» **SOURCE DATA**
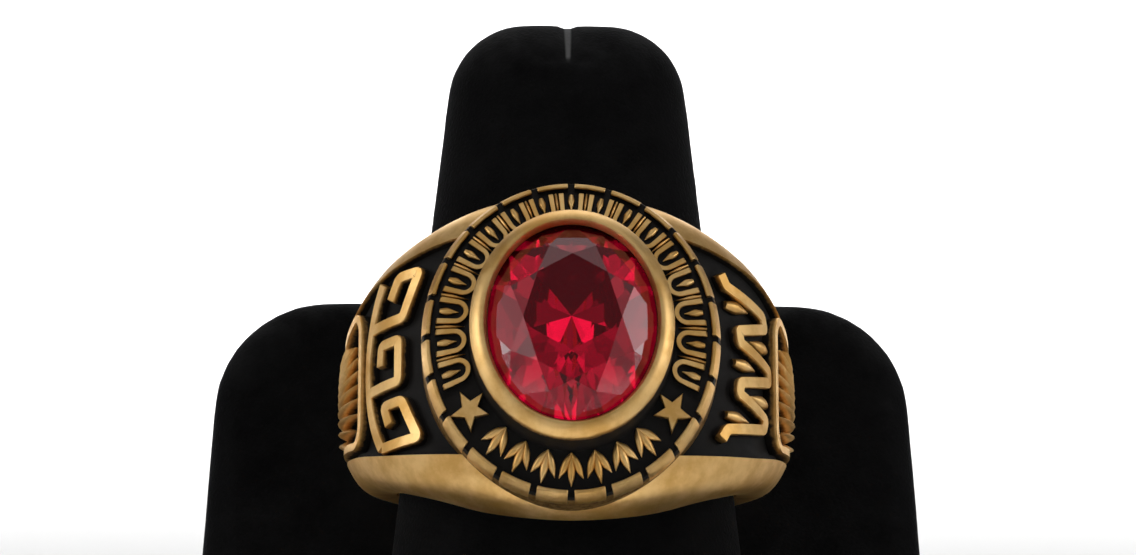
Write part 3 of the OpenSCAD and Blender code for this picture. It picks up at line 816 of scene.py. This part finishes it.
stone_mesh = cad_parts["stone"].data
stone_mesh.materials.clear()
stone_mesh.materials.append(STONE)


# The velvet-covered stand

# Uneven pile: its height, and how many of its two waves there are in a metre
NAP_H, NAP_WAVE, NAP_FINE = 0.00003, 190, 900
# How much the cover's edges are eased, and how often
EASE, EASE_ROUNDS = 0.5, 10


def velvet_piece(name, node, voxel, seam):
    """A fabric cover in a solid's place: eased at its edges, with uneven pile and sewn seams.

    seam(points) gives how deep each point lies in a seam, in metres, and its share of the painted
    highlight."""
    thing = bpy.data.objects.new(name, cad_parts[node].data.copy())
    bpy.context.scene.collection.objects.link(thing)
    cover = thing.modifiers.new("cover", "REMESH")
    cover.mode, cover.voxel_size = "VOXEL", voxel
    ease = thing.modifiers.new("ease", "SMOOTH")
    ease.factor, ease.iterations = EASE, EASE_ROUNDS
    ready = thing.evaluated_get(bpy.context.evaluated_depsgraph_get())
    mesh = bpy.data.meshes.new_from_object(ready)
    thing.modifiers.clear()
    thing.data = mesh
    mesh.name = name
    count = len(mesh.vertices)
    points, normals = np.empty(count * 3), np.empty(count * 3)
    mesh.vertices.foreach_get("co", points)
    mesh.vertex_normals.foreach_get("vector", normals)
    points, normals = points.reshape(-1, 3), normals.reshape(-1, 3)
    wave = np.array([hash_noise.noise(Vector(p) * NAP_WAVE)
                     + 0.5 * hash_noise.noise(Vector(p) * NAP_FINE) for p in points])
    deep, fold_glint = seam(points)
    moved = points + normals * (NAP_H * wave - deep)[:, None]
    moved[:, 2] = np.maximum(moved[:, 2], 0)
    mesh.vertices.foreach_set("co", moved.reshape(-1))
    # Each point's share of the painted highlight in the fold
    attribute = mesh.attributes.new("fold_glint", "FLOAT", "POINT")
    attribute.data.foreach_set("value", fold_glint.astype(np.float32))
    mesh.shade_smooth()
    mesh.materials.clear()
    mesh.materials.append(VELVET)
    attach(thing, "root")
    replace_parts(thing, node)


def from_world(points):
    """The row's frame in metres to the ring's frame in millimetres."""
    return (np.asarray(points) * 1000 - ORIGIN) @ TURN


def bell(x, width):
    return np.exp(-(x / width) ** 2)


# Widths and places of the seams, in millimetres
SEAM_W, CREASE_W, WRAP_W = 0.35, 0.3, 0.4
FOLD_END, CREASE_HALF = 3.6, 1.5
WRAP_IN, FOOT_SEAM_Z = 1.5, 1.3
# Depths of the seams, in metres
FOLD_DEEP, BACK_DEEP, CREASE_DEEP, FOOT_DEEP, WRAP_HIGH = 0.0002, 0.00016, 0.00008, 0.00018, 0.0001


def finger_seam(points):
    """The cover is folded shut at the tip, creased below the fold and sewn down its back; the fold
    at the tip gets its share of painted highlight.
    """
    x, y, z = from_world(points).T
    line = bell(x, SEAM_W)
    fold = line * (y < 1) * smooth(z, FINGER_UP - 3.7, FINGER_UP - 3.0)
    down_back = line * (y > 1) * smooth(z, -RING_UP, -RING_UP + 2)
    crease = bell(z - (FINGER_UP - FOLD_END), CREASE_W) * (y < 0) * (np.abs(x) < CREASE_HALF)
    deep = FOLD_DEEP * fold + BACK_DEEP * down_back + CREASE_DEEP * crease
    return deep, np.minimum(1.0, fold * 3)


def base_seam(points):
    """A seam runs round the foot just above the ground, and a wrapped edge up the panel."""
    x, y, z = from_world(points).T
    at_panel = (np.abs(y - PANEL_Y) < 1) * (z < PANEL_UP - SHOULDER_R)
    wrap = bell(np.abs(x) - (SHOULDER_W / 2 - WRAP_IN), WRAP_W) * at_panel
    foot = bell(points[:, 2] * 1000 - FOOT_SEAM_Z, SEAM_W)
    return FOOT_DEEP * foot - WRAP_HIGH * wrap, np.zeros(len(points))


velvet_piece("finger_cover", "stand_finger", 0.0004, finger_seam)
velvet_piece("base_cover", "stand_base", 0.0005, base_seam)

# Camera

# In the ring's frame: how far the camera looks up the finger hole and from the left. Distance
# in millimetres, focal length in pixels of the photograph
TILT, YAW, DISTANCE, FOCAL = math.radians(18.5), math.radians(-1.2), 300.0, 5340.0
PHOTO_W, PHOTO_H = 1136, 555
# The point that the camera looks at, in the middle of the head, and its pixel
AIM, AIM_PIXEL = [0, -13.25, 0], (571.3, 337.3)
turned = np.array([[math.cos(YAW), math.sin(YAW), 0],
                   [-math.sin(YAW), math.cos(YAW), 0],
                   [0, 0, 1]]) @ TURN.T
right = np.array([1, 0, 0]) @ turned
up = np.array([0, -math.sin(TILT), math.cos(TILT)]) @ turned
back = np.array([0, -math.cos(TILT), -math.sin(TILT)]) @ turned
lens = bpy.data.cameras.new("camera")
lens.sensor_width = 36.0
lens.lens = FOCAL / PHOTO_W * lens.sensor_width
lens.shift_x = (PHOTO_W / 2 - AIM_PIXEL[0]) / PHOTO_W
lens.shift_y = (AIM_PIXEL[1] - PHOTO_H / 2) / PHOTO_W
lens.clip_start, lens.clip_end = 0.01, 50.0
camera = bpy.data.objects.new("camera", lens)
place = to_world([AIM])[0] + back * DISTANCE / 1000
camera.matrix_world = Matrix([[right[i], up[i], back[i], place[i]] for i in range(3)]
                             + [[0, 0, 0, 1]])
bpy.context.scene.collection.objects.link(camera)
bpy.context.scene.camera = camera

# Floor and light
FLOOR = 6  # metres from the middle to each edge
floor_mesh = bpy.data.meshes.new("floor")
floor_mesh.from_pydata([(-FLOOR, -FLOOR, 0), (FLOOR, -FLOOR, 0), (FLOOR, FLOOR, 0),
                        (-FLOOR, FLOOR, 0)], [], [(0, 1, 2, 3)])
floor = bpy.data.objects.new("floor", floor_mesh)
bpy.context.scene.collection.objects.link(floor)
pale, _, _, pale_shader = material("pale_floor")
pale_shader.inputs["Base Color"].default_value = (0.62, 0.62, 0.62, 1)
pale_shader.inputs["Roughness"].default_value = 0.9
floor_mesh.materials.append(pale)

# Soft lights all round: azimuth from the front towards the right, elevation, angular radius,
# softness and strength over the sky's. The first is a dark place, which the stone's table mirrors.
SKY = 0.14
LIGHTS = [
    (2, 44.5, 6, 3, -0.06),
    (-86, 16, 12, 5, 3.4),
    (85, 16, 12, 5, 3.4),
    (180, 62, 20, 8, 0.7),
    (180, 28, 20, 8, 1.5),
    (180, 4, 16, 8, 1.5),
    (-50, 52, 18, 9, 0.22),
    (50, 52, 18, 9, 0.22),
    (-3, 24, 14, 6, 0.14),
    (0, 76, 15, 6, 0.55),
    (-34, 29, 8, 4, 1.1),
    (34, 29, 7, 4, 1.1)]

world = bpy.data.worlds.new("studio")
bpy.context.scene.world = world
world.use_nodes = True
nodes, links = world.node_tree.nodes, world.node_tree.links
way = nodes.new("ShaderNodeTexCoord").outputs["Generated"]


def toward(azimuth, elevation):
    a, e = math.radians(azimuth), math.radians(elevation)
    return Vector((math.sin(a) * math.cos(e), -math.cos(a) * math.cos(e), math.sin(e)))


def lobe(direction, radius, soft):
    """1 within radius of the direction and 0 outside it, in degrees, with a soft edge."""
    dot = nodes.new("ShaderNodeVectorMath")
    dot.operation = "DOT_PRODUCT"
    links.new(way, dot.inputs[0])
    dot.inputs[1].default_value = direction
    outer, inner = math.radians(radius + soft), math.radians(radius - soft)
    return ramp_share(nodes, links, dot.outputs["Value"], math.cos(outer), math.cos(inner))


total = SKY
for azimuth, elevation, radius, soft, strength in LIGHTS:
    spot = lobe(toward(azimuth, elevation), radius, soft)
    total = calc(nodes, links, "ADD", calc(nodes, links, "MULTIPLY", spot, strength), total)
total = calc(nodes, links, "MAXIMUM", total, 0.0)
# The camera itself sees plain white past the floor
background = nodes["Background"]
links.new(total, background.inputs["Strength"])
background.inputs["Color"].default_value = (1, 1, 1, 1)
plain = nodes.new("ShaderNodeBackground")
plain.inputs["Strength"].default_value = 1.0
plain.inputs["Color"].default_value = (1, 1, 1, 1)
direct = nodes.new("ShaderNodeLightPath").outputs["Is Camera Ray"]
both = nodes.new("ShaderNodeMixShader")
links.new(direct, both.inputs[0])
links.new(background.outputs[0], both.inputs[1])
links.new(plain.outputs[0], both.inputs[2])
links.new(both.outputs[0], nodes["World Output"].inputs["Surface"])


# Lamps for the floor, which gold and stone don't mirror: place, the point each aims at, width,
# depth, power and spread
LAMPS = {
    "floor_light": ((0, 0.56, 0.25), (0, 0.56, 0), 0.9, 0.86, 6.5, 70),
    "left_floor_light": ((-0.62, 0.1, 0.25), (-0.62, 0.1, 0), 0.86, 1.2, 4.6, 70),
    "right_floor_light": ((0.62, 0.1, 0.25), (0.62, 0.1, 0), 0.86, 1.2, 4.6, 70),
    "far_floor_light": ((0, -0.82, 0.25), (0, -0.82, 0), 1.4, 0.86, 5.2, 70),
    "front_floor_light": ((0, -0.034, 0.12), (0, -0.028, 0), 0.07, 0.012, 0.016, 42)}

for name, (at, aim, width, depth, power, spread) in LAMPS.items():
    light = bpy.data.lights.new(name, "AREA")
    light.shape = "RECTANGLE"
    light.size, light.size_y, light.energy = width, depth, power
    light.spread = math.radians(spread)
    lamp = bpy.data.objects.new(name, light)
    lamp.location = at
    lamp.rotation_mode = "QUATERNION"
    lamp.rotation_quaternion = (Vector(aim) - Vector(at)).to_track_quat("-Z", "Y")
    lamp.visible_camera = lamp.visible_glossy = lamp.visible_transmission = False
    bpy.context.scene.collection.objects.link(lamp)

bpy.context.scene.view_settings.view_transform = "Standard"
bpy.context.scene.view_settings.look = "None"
* * *
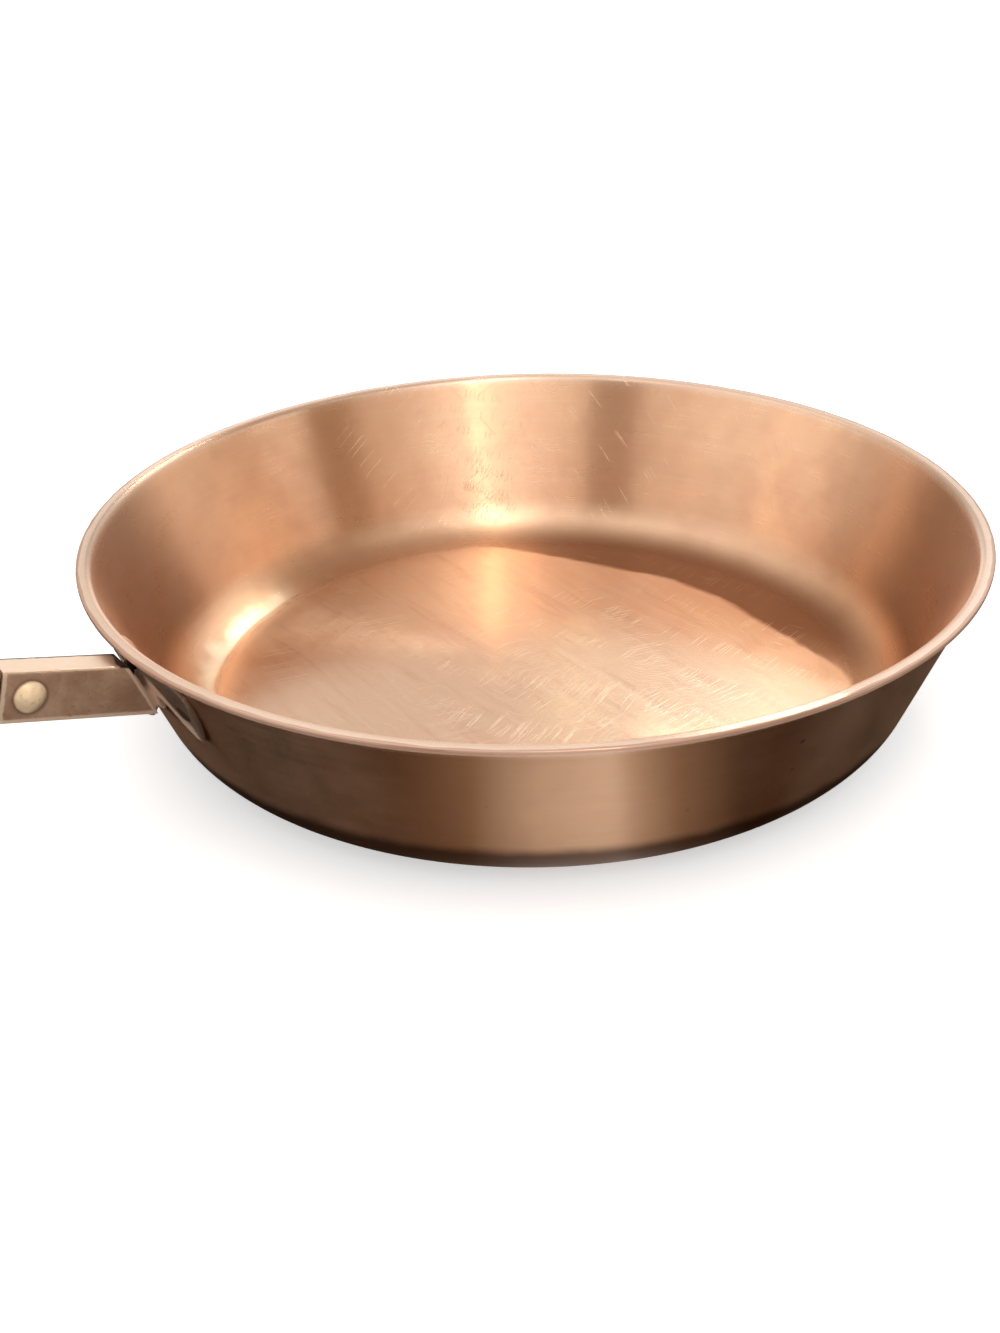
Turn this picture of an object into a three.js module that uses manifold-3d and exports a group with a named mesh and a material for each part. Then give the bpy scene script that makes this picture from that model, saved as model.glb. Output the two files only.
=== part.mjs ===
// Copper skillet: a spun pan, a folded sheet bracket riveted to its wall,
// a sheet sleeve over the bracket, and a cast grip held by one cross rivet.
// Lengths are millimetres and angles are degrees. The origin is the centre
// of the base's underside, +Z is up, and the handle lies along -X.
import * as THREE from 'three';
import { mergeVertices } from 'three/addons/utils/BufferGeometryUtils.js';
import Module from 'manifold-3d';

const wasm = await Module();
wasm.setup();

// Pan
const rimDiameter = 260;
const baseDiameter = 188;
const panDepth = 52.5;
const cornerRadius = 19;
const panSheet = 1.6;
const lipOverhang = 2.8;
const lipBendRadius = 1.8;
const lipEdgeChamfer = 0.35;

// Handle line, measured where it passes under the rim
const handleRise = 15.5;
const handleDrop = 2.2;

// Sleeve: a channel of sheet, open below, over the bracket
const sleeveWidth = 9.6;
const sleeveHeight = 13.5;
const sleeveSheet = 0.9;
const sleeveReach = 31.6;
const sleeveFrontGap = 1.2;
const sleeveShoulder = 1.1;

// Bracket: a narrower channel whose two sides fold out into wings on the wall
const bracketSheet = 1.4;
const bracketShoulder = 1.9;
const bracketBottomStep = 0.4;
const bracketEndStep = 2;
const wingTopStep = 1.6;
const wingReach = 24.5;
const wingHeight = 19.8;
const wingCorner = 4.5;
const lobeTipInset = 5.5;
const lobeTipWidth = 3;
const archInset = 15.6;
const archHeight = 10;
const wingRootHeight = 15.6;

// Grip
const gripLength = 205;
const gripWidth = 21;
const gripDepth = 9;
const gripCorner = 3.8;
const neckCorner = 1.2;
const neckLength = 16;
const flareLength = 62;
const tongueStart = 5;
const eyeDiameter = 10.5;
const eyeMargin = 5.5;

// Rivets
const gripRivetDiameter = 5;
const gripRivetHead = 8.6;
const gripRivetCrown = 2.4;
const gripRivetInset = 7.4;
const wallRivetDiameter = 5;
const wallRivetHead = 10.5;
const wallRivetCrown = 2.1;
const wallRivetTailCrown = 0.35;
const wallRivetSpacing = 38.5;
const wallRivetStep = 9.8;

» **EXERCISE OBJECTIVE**
Count every line in the preceding entries where the string "picture" appears, then state only the total.

» **EXERCISE RESULT**
2